- Chambers & Partners UK Bar (2022)
Maintains a dominant position in the market for its impressive financial services practice.
Financial Services
3VB is one of the leading financial services sets in London. Consistently listed in both Legal 500 and Chambers & Partners as a Band 1 set, it has a wealth of expertise in this area, encompassing private litigation, contentious regulatory work and judicial review.
Members of Chambers act for and against financial institutions, financial regulators, and private clients worldwide, in connection with a full range of financial services matters, including banking and insurance, Part VII FSMA transfers, investment business, money laundering, consumer credit and enforcement activity.
Cases of note include:
- Asset Land Investment Plc and another v FCA [2016] UKSC 17 (the leading authority on collective investment schemes).
- Lloyd’s of London v Atrium Underwriting Limited (2022) (regulatory proceedings brought by Lloyd’s for non-financial misconduct, resulting in the largest fine ever imposed by Lloyd’s).
- T v FCA [2021] EWHC 396 (Admin) (a rare successful Judicial Review ordering the FCA to stay an investigation pending the outcome of a trial in the SKAT litigation).
- FCA v Avacade [2021] EWCA Civ 206 (on the regulatory perimeter, including the scope of the exceptions to article 25 of the Regulated Activities Order).
- Re The Prudential Assurance Company Limited [2020] EWCA Civ 1626 (the first occasion on which the Court of Appeal considered the Part VII FSMA (control of business transfers) jurisdiction).
- Tinney v FCA [2019] UKUT 0227 (TCC) (the first reported Upper Tribunal case where a P1 lack of integrity finding did not result in a ban or a fine).

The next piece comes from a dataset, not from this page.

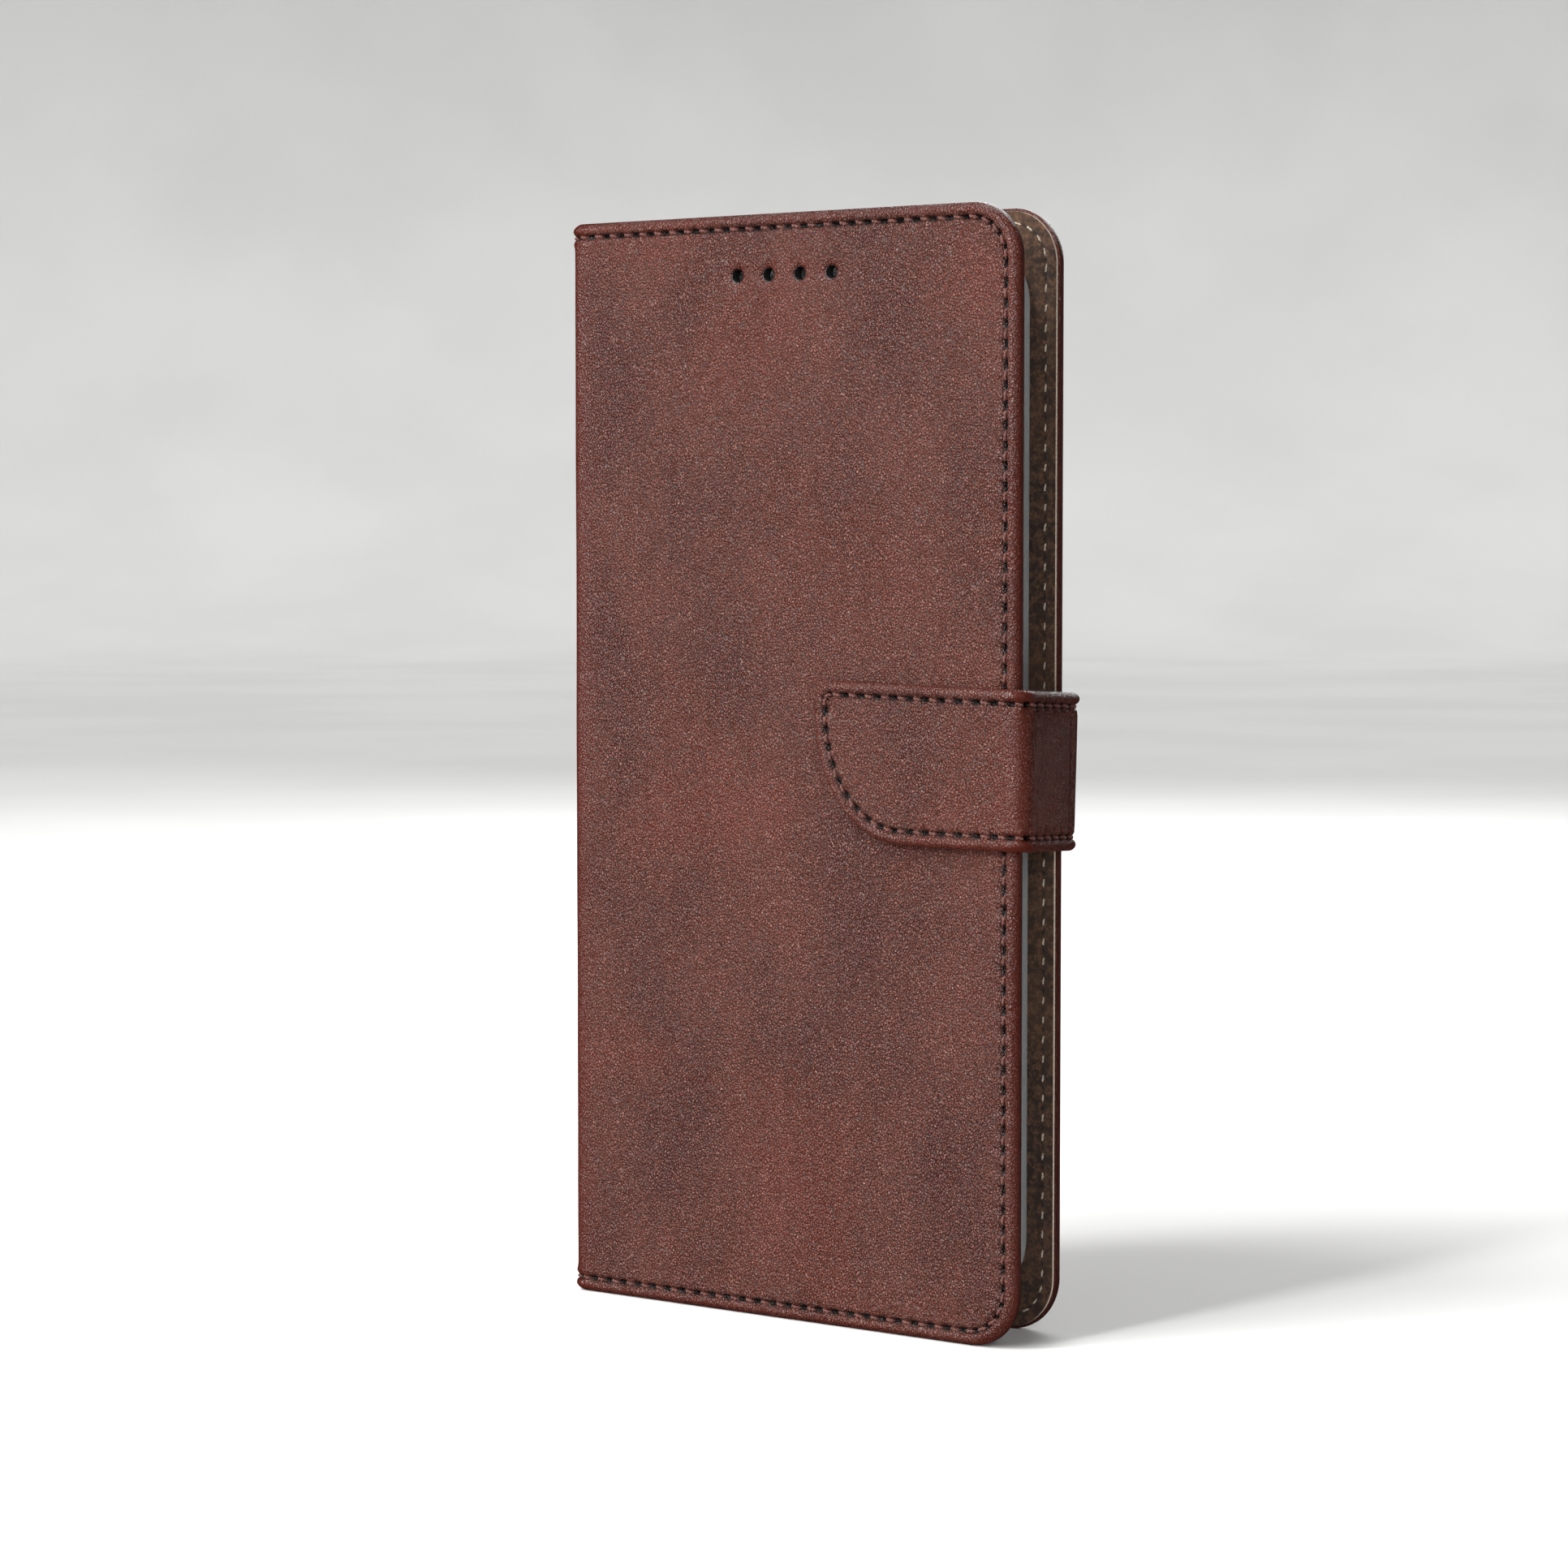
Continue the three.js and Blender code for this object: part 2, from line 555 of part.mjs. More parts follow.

Members of Chambers regularly appear in overseas jurisdictions (including the Middle East and Asia Pacific) and several have held senior legal positions in the former UK FSA or have undertaken secondments with the FCA and the PRA. Members of Chambers also edit and contribute to the leading text in this area, Financial Services Law (Walker, Purves and Blair KC (eds), Oxford University Press).